Ongoing chip shortages, global supply chain issues, and inflationary pressures continue to strain used auto markets across the U.S. According to the U.S. Bureau of Labor Statistics, the consumer price index for used cars and trucks jumped an astonishing 40.5% from January 2021 to January 2022.
Used car prices peaked in August, but it’s still a tough time to be shopping for a used vehicle, especially if you don’t have the time or luxury to wait for a more sunny market. Fortunately, it's not impossible to get a fair deal.
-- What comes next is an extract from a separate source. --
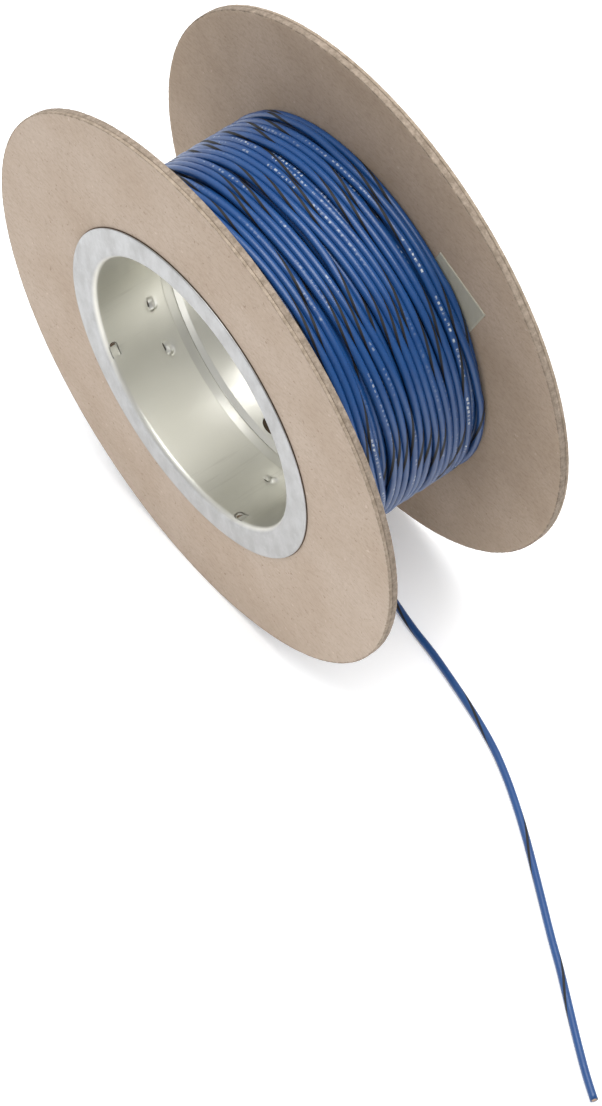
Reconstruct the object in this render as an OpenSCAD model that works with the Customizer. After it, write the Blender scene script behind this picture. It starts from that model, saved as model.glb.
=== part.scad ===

Here are some tips to help you find a quality used vehicle for a fair price:
Prearrange Your Financing
If you need to finance a used car, be careful of rising interest rates, which are going to make the vehicle more expensive than it already is. Check the financing options at your bank or credit union before going to a dealership so you can compare the terms of dealer financing, which may or may not be a good deal. If you plan to get financing for a private-party sale, have the funds secured and ready to go so that you’re able to act quickly if you find something you like—good deals rarely last long.
Crunch the Numbers Carefully
Put as much money into a down payment as you can afford. In addition to saving money on interest, a sizable down payment can reduce the chance that you’ll be left upside down as the vehicle sinks in value over the years. For example, if you need to borrow $15,000 for a used car that will be worth less than $10,000 in a year or two, you may end up owing more than the car is worth. If you crash the car or it’s stolen, you’ll still have payments but no car. Cars are depreciating assets, and when car markets return to “normal” levels, some used vehicles may depreciate faster than expected.
Be Flexible About Your Preferences
Try searching for used vehicles outside your immediate area. But be cautious about going too far. You want to be able to go see the car and test-drive it before making any deals or signing any contracts, especially for used cars. Other strategies might include settling for a less well-equipped model to keep the price down, or choosing a different color, model, or year. While some compromise is encouraged, you should never compromise on safety and reliability. Consumer Reports recommends taking any used car to a reputable mechanic to have it inspected. If the owner or dealer doesn’t agree, you may be better off looking elsewhere.
Check the Vehicle History Report
This early step is essential to buying a safe and reliable used vehicle. If a car has a bad car history report, the sooner you know the better. Online tools like Carfax and AutoCheck are well-known sources that provide valuable insight by looking up the car’s vehicle identification number (VIN). For a small fee, you’ll learn more about the vehicle’s accident history and whether the vehicle has a salvage title, which means it has been declared a total loss by an insurance company.
Check for Safety Recalls
Using the same vehicle identification number (VIN) that you used to get the vehicle’s history report, you can quickly find out if there are any major safety concerns specific to that make, model, and year. CLICK HERE to use the National Highway Traffic Safety Administration’s free recall safety tool for information about vehicle safety recalls in the past 15 years.
Even in an unusual buying market, it’s possible to get a used car that will meet your needs and budget.